Task prompt:
Search the material and gather each line with "object" in it.

Material:
+++++
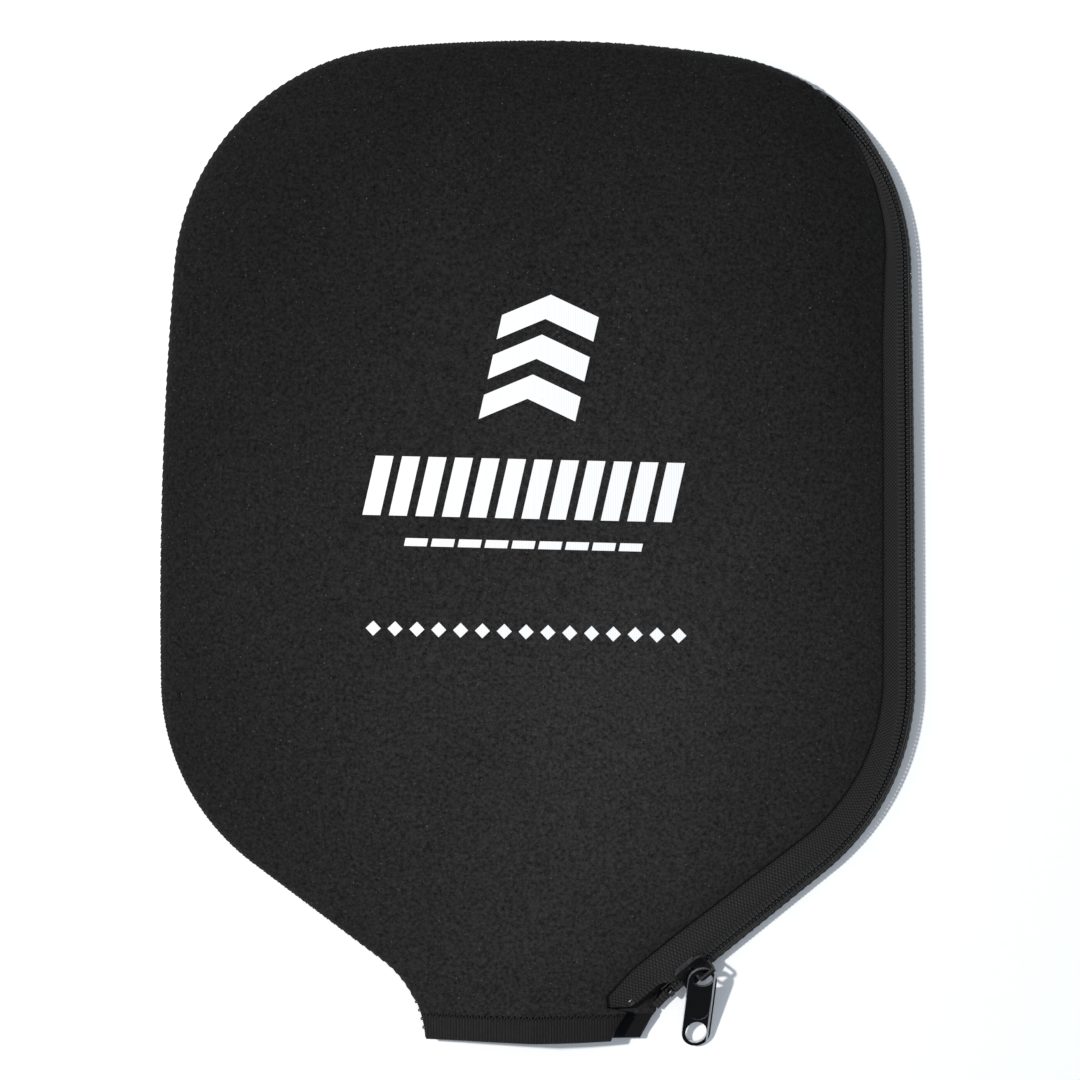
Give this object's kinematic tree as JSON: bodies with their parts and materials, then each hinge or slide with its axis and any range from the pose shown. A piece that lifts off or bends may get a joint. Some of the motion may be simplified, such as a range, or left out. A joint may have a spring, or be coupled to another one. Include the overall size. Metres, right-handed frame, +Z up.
{
  "type": "paddle case",
  "caption": "Zipped padded soft cover for a sports paddle: closed seam on one side and crown, coil zip round the other side, open hemmed neck for the handle.",
  "frame": {"origin": "middle of the underside of the whole object's bounding box, lying on its back panel", "axes": "+X across to the zip side, +Y along the case from the neck hem to the crown, +Z up from the back panel to the front panel"},
  "size_m": [0.2166, 0.2876, 0.0195],
  "materials": {
    "jersey": "matte jersey face bonded to foam",
    "hem_knit": "matte ribbed knit",
    "zip_tape": "matte woven tape",
    "coil": "semi-gloss nylon",
    "thread": "sewing thread",
    "slider_enamel": "glossy black enamel",
    "stop_metal": "dull crimped metal"
  },
  "bodies": {
    "case": {"back_panel": "jersey", "front_panel": "jersey", "closed_seam_thread": "thread", "back_zip_tape": "zip_tape", "front_zip_tape": "zip_tape", "back_coil": "coil", "front_coil": "coil", "zip_bottom_stop": "stop_metal", "back_top_stop": "stop_metal", "back_zip_stitching": "thread", "front_zip_stitching": "thread", "back_hem_band": "hem_knit", "corner_hem_band": "hem_knit", "back_hem_stitching": "thread", "corner_hem_stitching": "thread"},
    "neck_lip": {"neck_lip_panel": "jersey", "lip_zip_tape": "zip_tape", "lip_coil": "coil", "front_top_stop": "stop_metal", "lip_zip_stitching": "thread", "front_hem_band": "hem_knit", "front_hem_stitching": "thread"},
    "slider": {"slider_body": "slider_enamel"},
    "pull": {"pull_tab": "slider_enamel"}
  },
  "joints": [
    {"name": "slider_travel", "type": "slide", "parent": "case", "child": "slider", "axis": [0.7773, 0.6291, 0], "range_m": [0, 0.04]},
    {"name": "pull_swing", "type": "hinge", "parent": "slider", "child": "pull", "pos_m": [0.04729, -0.12107, 0.00863], "axis": [-0.9898, 0.0539, 0.1317], "range_deg": [0, 50]},
    {"name": "lip_open", "type": "hinge", "parent": "case", "child": "neck_lip", "pos_m": [0.02197, -0.11582, 0.01335], "axis": [-0.8779, -0.4788, 0], "range_deg": [0, 40], "deforming": ["lip_coil", "lip_zip_tape"]}
  ],
  "couplings": [
    {"joint": "lip_open", "follows": "slider_travel", "rad_per_m": 17.453}
  ]
}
+++++
Exercise result:
Give this object's kinematic tree as JSON: bodies with their parts and materials, then each hinge or slide with its axis and any range from the pose shown. A piece that lifts off or bends may get a joint. Some of the motion may be simplified, such as a range, or left out. A joint may have a spring, or be coupled to another one. Include the overall size. Metres, right-handed frame, +Z up.
  "frame": {"origin": "middle of the underside of the whole object's bounding box, lying on its back panel", "axes": "+X across to the zip side, +Y along the case from the neck hem to the crown, +Z up from the back panel to the front panel"},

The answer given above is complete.